**Given material**
+===+

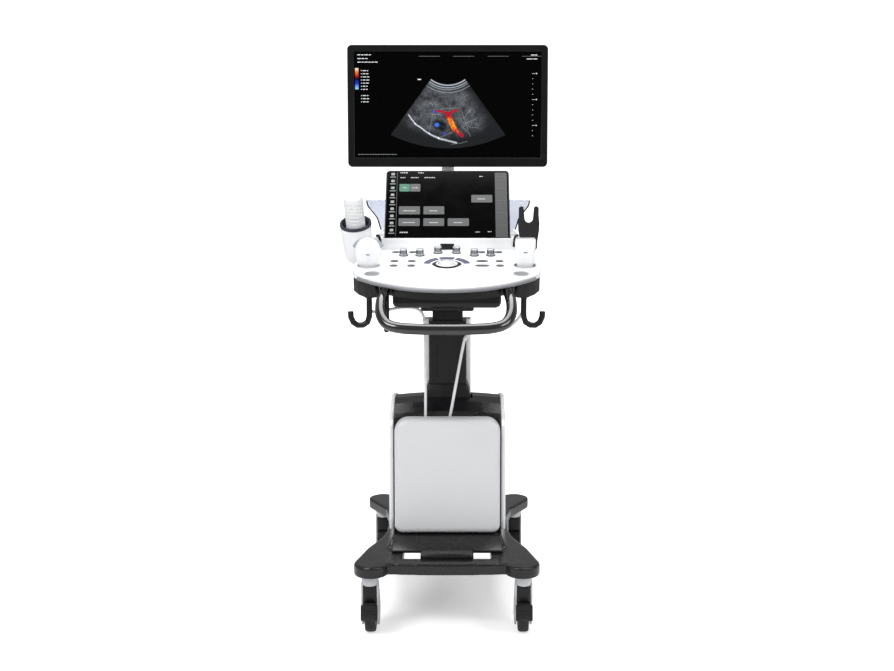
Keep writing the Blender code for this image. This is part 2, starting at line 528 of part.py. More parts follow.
def make_touch_screen():
    """The touch screen leans back on a hinge, in a grey cradle set in the console's well."""
    hinge_y, hinge_z = TOUCH_PIN
    cradle = box("touch_base", (-0.1755, -0.1232, WELL_FLOOR + FIT), (0.1755, -0.040, WELL_FLOOR + 0.003), "grey_trim")
    lip = box("cradle_lip", (-0.1755, -0.1232, WELL_FLOOR + FIT), (0.1755, -0.1207, 1.0262))
    ears = []
    for side in (-1, 1):
        ear = [(hinge_y - 0.012, WELL_FLOOR + 0.001), (hinge_y + 0.014, WELL_FLOOR + 0.001)] + arc(
            TOUCH_PIN, 0.0105, 0, 180, 6)
        ears.append(plate("cradle_ear", ear, 0.008, (side * 0.036, 0, 0), SIDE_ON))
    combine(cradle, lip, *ears, operation="UNION")

    up = Vector((0, math.sin(TOUCH_TILT), math.cos(TOUCH_TILT)))
    out = Vector((0, -math.cos(TOUCH_TILT), math.sin(TOUCH_TILT)))
    edge, pin = Vector((0, *TOUCH_EDGE)), Vector((0, *TOUCH_PIN))
    lean = (math.pi / 2 - TOUCH_TILT, 0, 0)
    centre = edge + up * TOUCH_LENGTH / 2

    def slab(name, inset, front, back, finish=None):
        """A round-cornered slab in the screen's plane, between two depths behind its front face."""
        outline = round_box((-TOUCH_HALF + inset, -TOUCH_LENGTH / 2 + inset),
                            (TOUCH_HALF - inset, TOUCH_LENGTH / 2 - inset), 0.010, 3)
        middle = centre - out * (front + back) / 2
        return plate(name, outline, back - front, middle, lean, finish)

    shell = slab("touch_shell", 0.0, 0.0, TOUCH_THICK, "black_shell")
    bevel(shell, 0.004)
    degrees = math.degrees(TOUCH_TILT)
    root = [pin + out * 0.0170 + up * 0.0085, pin + out * 0.0170 - up * 0.0085]
    outline = [(p.y, p.z) for p in root] + arc(TOUCH_PIN, 0.0085, -90 - degrees, 90 - degrees, 6)
    knuckle = plate("knuckle", outline, 0.062, rotation=SIDE_ON)
    combine(shell, knuckle, operation="UNION")
    combine(shell, slab("glass_pocket", 0.0036, -0.01, 0.0036))
    slab("touch_glass", 0.0040, 0.0006, 0.0032, "screen_glass")
    move_origin("touch_shell", pin)


def move_origin(name, point):
    """Moves an object's origin to a world point and leaves its shape where it is."""
    obj = bpy.data.objects[name]
    bpy.context.view_layer.update()
    shift = obj.matrix_world.inverted() @ Vector(point)
    for corner in obj.data.vertices:
        corner.co -= shift
    obj.location = obj.matrix_world @ shift


def make_monitor():
    """Post and arm behind the touch screen, a knuckle that swivels, and the monitor that tilts on it."""
    tilt_y, tilt_z = TILT_AXIS
    turned("monitor_post", [(0, 1.0830), (0.0200, 1.0830), (0.0230, 1.0800), (0.0230, 1.0510), (0.0280, 1.0480),
                            (0.0280, BLOCK_TOP + FIT), (0, BLOCK_TOP + FIT)], "grey_trim", (0, POST_Y, 0))
    hub = [(0, 1.1120), (0.0210, 1.1120), (0.0225, 1.1100), (0.0225, 1.0834), (0, 1.0834)]
    arm = turned("monitor_arm", hub, "grey_trim", (0, POST_Y, 0))
    mast = plate("mast", [(POST_Y - 0.0125, 1.100), (POST_Y + 0.0125, 1.100), (tilt_y + 0.0125, 1.3750),
                          (tilt_y - 0.0125, 1.3750)], 0.036, (0, 0, 0), SIDE_ON)
    bevel(mast, 0.004)
    combine(arm, mast, operation="UNION")
    knuckle = cylinder("monitor_knuckle", 0.014, 0.030, (0, tilt_y, 1.3905), finish="grey_trim")
    barrel = cylinder("tilt_barrel", 0.0120, 0.050, (0, tilt_y, tilt_z), "X")
    combine(knuckle, barrel, operation="UNION")

    outer = round_box((-MONITOR_HALF, MONITOR_LOW), (MONITOR_HALF, MONITOR_HIGH), 0.013)
    bezel = plate("monitor_bezel", outer, 0.018, (0, MONITOR_FRONT + 0.009, 0), FACE_ON, "black_shell")
    bevel(bezel, 0.003)
    window = plate("window", round_box((-SCREEN_HALF, SCREEN_LOW), (SCREEN_HALF, SCREEN_HIGH), 0.002, 1), 0.1,
                   (0, MONITOR_FRONT, 0), FACE_ON)
    combine(bezel, window)
    panel = round_box((-SCREEN_HALF + FIT, SCREEN_LOW + FIT), (SCREEN_HALF - FIT, SCREEN_HIGH - FIT), 0.002, 1)
    plate("monitor_screen", panel, 0.012, (0, MONITOR_FRONT + 0.0085, 0), FACE_ON, "screen_glass")

    back_front, back_rear = MONITOR_FRONT + 0.018 + FIT, 0.085
    shell_outline = round_box((-0.276, 1.2460), (0.276, 1.5700), 0.020)
    rear = plate("monitor_rear_cover", shell_outline, back_rear - back_front, (0, (back_front + back_rear) / 2, 0),
                 FACE_ON, "white_shell")
    bevel(rear, 0.009)
    plate_block = box("mount_plate", (-0.045, 0.080, 1.375), (0.045, 0.0905, 1.445))
    lugs = [plate("tilt_lug", [(0.084, 1.390), (tilt_y, 1.398)] + arc(TILT_AXIS, 0.012, -60, 90, 5)
                  + [(0.084, 1.430)], 0.008, (side * 0.0310, 0, 0), SIDE_ON) for side in (-1, 1)]
    combine(rear, plate_block, *lugs, operation="UNION")
    combine(rear, box("rear_hollow", (-0.263, 0.0, 1.2590), (0.263, back_rear - 0.004, 1.5570)))
    for name in ("monitor_bezel", "monitor_screen", "monitor_rear_cover"):
        move_origin(name, (0, tilt_y, tilt_z))


def oval_ring(height, across, deep, square=2.0, sides=16):
    """A section of a probe: an oval that grows squarer as square rises above 2."""
    ring = []
    for i in range(sides):
        a = 2 * math.pi * i / sides
        c, s = math.cos(a), math.sin(a)
        ring.append((across * math.copysign(abs(c) ** (2 / square), c),
                     deep * math.copysign(abs(s) ** (2 / square), s), height))
    return ring


def make_probes():
    """A convex and a linear probe, heads up in the rear holders, each ending below in its strain relief."""
    tail = [(-0.0780, 0.0135, 0.0125, 2), (-0.0820, 0.0085, 0.0085, 2), (-0.0995, 0.0058, 0.0058, 2)]
    convex = [(0.0770, 0.006, 0.004, 2), (0.0750, 0.015, 0.008, 2), (0.0700, 0.0240, 0.0115, 2),
              (0.0620, 0.0308, 0.0135, 2), (0.0520, 0.0350, 0.0147, 2), (0.0400, 0.0362, 0.0152, 2),
              (0.0280, 0.0345, 0.0152, 2), (0.0130, 0.0308, 0.0150, 2), (0.0020, 0.0272, 0.0148, 2),
              (-0.0200, 0.0205, 0.0145, 2), (-0.0450, 0.0160, 0.0135, 2)] + tail
    linear = [(0.0735, 0.0235, 0.0075, 4), (0.0720, 0.0262, 0.0095, 4), (0.0660, 0.0275, 0.0115, 4),
              (0.0450, 0.0268, 0.0122, 4), (0.0200, 0.0245, 0.0128, 4), (0.0020, 0.0225, 0.0130, 3),
              (-0.0200, 0.0180, 0.0135, 2.5), (-0.0450, 0.0155, 0.0135, 2)] + tail
    for name, side, sections in (("probe_convex", -1, convex), ("probe_linear", 1, linear)):
        rings = [oval_ring(*section) for section in sections]
        loft(name, rings, "white_shell", (side * REAR_HOLDER[0], along_panel(REAR_HOLDER[1]), 0), parent=panel_frame)


def make_cables():
    """The probes' cables: from each strain relief, under the console, and down behind the front cover."""
    ends = {side: over_panel(side * REAR_HOLDER[0], REAR_HOLDER[1], -0.0998) for side in (-1, 1)}
    left = [ends[-1], (-0.2060, -0.2385, 0.8660), (-0.2025, -0.2320, 0.8530), (-0.1880, -0.2180, 0.8480),
            (-0.1600, -0.2030, 0.8520), (-0.1250, -0.1880, 0.8560), (-0.0930, -0.1740, 0.8540),
            (-0.0720, -0.1630, 0.8420), (-0.0620, -0.1560, 0.8150), (-0.0605, -0.1520, 0.7600),
            (-0.0605, -0.1480, 0.6600), (-0.0605, -0.1475, 0.5500), (-0.0605, -0.1475, 0.5034)]
    right = [ends[1], (0.2055, -0.2380, 0.8660), (0.2013, -0.2320, 0.8500), (0.1890, -0.2240, 0.8280),
             (0.1670, -0.2130, 0.8080), (0.1350, -0.2000, 0.7995), (0.1000, -0.1900, 0.7960),
             (0.0680, -0.1800, 0.7880), (0.0500, -0.1720, 0.7700), (0.0410, -0.1640, 0.7350),
             (0.0250, -0.1530, 0.6450), (0.0090, -0.1475, 0.5560), (0.0005, -0.1475, 0.5200), (0.0, -0.1475, 0.5038)]
    for name, route in (("probe_cable_left", left), ("probe_cable_right", right)):
        tube(name, smooth_route(route, 0.020), CABLE_R, "cable_white", 2)


def make_casters():
    """Hooded swivel casters. The wheel carries its axle, which turns in the fork's cheeks."""
    for name, (x, y) in CASTERS.items():
        hub = (y + TRAIL, WHEEL_R)
        hood = (arc(hub, 0.0585, 12, 190, 12) + [(hub[0] - 0.046, 0.062)]
                + arc(hub, 0.0130, 200, 340, 4) + [(hub[0] + 0.046, 0.062)])
        fork = plate(f"caster_fork_{name}", hood, 0.035, (x, 0, 0), SIDE_ON, "black_shell")
        bevel(fork, 0.003)
        stem = cylinder("stem", 0.0225, 0.0655, (x, y, 0.1325))
        combine(fork, stem, operation="UNION")
        combine(fork, cylinder("wheel_space", 0.0530, 0.029, (x, *hub), "X", sides=32),
                cylinder("axle_hole", 0.0044, 0.1, (x, *hub), "X", sides=12))
        move_origin(f"caster_fork_{name}", (x, y, 0))
        half_wheel = [(0, 0.0235), (0.0200, 0.0225), (0.0200, 0.0180), (0.0040, 0.0180), (0.0040, 0.0140),
                      (0.0120, 0.0140), (0.0120, 0.0120), (0.0390, 0.0120), (0.0420, 0.0140), (0.0500, 0.0090)]
        profile = half_wheel + [(r, -z) for r, z in reversed(half_wheel)]
        turned(f"caster_wheel_{name}", profile, "rubber", (x, *hub), (0, math.pi / 2, 0), sides=24)
        if name.startswith("front"):
            pedal = [(-0.0610, 0.0460), (-0.0680, 0.0440), (-0.0730, 0.0120), (-0.0680, 0.0020), (-0.0625, 0.0080)]
            lever = plate(f"brake_pedal_{name}", [(hub[0] + a, hub[1] + b) for a, b in pedal], 0.044, (x, 0, 0),
                          SIDE_ON, "black_shell")
            bevel(lever, 0.002)
            move_origin(f"brake_pedal_{name}", (x, hub[0] - 0.0645, hub[1] + 0.040))


make_chassis()
make_housing()
make_front_cover()
make_column()
make_console()
make_controls()
make_handle()
make_side_brackets()
make_gel_cup()
make_storage_bin()
make_cable_fork()
make_touch_screen()
make_monitor()
make_probes()
make_cables()
make_casters()

for obj in bpy.data.objects:
    if not obj.parent:
        obj.location.y += CENTRE_Y
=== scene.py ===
import json
import math
import random

import bmesh
import bpy
from mathutils import Matrix, Vector


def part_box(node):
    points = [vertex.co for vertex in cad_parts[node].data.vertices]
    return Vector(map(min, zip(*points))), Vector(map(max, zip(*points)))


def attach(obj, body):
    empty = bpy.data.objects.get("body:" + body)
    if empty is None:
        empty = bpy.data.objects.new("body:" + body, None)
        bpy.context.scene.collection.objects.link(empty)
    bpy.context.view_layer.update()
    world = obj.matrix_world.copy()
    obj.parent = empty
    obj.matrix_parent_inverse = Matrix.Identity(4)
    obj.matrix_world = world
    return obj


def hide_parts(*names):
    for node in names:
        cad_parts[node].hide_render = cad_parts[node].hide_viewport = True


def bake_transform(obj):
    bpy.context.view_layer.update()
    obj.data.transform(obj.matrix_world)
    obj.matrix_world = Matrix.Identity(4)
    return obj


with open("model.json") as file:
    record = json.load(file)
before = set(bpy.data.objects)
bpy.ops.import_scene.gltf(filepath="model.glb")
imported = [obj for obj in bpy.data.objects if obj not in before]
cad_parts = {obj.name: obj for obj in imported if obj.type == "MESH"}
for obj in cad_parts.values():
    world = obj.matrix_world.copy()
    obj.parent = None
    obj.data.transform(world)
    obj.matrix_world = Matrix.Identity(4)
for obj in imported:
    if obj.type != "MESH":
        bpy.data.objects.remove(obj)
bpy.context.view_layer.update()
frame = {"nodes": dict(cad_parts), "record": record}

record = frame["record"]
joints = {joint["name"]: joint for joint in record["behaviour"]["joints"]}
random.seed(7)


def clearSelection():
    for picked in list(bpy.context.selected_objects):
        picked.select_set(False)


def pick(obj):
    clearSelection()
    obj.select_set(True)
    bpy.context.view_layer.objects.active = obj


def settle(obj):  # bakes place, turn and scale into the mesh
    pick(obj)
    bpy.ops.object.transform_apply(location=True, rotation=True, scale=True)
    return obj


def modify(obj, kind, **settings):
    pick(obj)
    added = obj.modifiers.new(kind.title(), kind)
    for key, value in settings.items():
        setattr(added, key, value)
    bpy.ops.object.modifier_apply(modifier=added.name)
    return obj


def soften(obj, width, segments=3, degrees=30):  # rounds every edge sharper than the angle
    return modify(obj, "BEVEL", width=width, segments=segments, limit_method="ANGLE",
                  angle_limit=math.radians(degrees))


def smooth(obj, degrees=35):
    pick(obj)
    bpy.ops.object.shade_smooth_by_angle(angle=math.radians(degrees))
    return obj


def block(name, low, high, edge=0.0, rounds=3):  # a box with rounded edges
    low, high = Vector(low), Vector(high)
    bpy.ops.mesh.primitive_cube_add(size=1, location=(low + high) / 2)
    obj = bpy.context.object
    obj.name = name
    obj.scale = high - low
    settle(obj)
    if edge:
        soften(obj, edge, rounds)
        smooth(obj)
    return obj


def drum(name, radius, depth, centre, axis=(0, 0, 1), edge=0.0, sides=48, tip=None):  # a cylinder or cone
    bpy.ops.mesh.primitive_cone_add(vertices=sides, radius1=radius, radius2=radius if tip is None else tip,
                                    depth=depth, location=centre)
    obj = bpy.context.object
    obj.name = name
    obj.rotation_euler = Vector(axis).to_track_quat("Z", "Y").to_euler()
    settle(obj)
    if edge:
        soften(obj, edge, 3, 50)
    return smooth(obj)


def hoop(name, radius, thick, centre, axis=(0, 0, 1), flat=1.0):  # a ring of round section
    bpy.ops.mesh.primitive_torus_add(major_radius=radius, minor_radius=thick, major_segments=64,
                                     minor_segments=12)
    obj = bpy.context.object
    obj.name = name
    obj.scale = (1, 1, flat)
    settle(obj)
    obj.location = centre
    obj.rotation_euler = Vector(axis).to_track_quat("Z", "Y").to_euler()
    settle(obj)
    return smooth(obj, 60)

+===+

**Required task**
Of the lines above, extract only those from the line with "make_chassis()" to the line with "obj.parent = empty", both included, exactly as written.

**Finished answer**
make_chassis()
make_housing()
make_front_cover()
make_column()
make_console()
make_controls()
make_handle()
make_side_brackets()
make_gel_cup()
make_storage_bin()
make_cable_fork()
make_touch_screen()
make_monitor()
make_probes()
make_cables()
make_casters()

for obj in bpy.data.objects:
    if not obj.parent:
        obj.location.y += CENTRE_Y
=== scene.py ===
import json
import math
import random

import bmesh
import bpy
from mathutils import Matrix, Vector


def part_box(node):
    points = [vertex.co for vertex in cad_parts[node].data.vertices]
    return Vector(map(min, zip(*points))), Vector(map(max, zip(*points)))


def attach(obj, body):
    empty = bpy.data.objects.get("body:" + body)
    if empty is None:
        empty = bpy.data.objects.new("body:" + body, None)
        bpy.context.scene.collection.objects.link(empty)
    bpy.context.view_layer.update()
    world = obj.matrix_world.copy()
    obj.parent = empty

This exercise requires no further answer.